GOAL: Print the whole listing exactly.

SUPPLIED MATERIAL:

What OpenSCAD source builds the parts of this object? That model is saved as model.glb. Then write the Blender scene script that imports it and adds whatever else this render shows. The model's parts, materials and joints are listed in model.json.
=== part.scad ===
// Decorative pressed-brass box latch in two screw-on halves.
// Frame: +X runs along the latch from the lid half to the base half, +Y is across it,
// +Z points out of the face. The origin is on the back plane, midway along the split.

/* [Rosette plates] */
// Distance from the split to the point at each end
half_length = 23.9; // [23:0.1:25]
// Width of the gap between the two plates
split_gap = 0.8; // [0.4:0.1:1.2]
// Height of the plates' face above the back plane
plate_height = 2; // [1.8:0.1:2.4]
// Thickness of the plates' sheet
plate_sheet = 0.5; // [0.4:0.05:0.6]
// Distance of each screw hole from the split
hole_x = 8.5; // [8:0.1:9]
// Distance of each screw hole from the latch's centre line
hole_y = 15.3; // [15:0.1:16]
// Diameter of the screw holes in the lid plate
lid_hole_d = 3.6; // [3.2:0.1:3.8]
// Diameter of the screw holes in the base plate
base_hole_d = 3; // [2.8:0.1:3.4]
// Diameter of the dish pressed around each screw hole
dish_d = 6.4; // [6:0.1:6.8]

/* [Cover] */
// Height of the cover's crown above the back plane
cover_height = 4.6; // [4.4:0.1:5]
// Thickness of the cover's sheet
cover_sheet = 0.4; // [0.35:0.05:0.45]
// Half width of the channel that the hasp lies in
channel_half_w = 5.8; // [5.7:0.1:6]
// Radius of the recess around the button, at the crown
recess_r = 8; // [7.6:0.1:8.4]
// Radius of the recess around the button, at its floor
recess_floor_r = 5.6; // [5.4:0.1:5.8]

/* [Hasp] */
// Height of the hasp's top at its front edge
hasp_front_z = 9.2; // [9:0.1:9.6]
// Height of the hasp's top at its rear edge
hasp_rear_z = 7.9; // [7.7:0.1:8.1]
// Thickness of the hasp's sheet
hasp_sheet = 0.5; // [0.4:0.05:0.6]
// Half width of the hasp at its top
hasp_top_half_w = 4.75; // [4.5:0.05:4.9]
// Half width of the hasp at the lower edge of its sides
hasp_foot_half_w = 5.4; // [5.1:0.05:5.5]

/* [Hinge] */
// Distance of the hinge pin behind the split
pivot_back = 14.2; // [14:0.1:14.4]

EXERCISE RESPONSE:
What OpenSCAD source builds the parts of this object? That model is saved as model.glb. Then write the Blender scene script that imports it and adds whatever else this render shows. The model's parts, materials and joints are listed in model.json.
=== part.scad ===
// Decorative pressed-brass box latch in two screw-on halves.
// Frame: +X runs along the latch from the lid half to the base half, +Y is across it,
// +Z points out of the face. The origin is on the back plane, midway along the split.

/* [Rosette plates] */
// Distance from the split to the point at each end
half_length = 23.9; // [23:0.1:25]
// Width of the gap between the two plates
split_gap = 0.8; // [0.4:0.1:1.2]
// Height of the plates' face above the back plane
plate_height = 2; // [1.8:0.1:2.4]
// Thickness of the plates' sheet
plate_sheet = 0.5; // [0.4:0.05:0.6]
// Distance of each screw hole from the split
hole_x = 8.5; // [8:0.1:9]
// Distance of each screw hole from the latch's centre line
hole_y = 15.3; // [15:0.1:16]
// Diameter of the screw holes in the lid plate
lid_hole_d = 3.6; // [3.2:0.1:3.8]
// Diameter of the screw holes in the base plate
base_hole_d = 3; // [2.8:0.1:3.4]
// Diameter of the dish pressed around each screw hole
dish_d = 6.4; // [6:0.1:6.8]

/* [Cover] */
// Height of the cover's crown above the back plane
cover_height = 4.6; // [4.4:0.1:5]
// Thickness of the cover's sheet
cover_sheet = 0.4; // [0.35:0.05:0.45]
// Half width of the channel that the hasp lies in
channel_half_w = 5.8; // [5.7:0.1:6]
// Radius of the recess around the button, at the crown
recess_r = 8; // [7.6:0.1:8.4]
// Radius of the recess around the button, at its floor
recess_floor_r = 5.6; // [5.4:0.1:5.8]

/* [Hasp] */
// Height of the hasp's top at its front edge
hasp_front_z = 9.2; // [9:0.1:9.6]
// Height of the hasp's top at its rear edge
hasp_rear_z = 7.9; // [7.7:0.1:8.1]
// Thickness of the hasp's sheet
hasp_sheet = 0.5; // [0.4:0.05:0.6]
// Half width of the hasp at its top
hasp_top_half_w = 4.75; // [4.5:0.05:4.9]
// Half width of the hasp at the lower edge of its sides
hasp_foot_half_w = 5.4; // [5.1:0.05:5.5]

/* [Hinge] */
// Distance of the hinge pin behind the split
pivot_back = 14.2; // [14:0.1:14.4]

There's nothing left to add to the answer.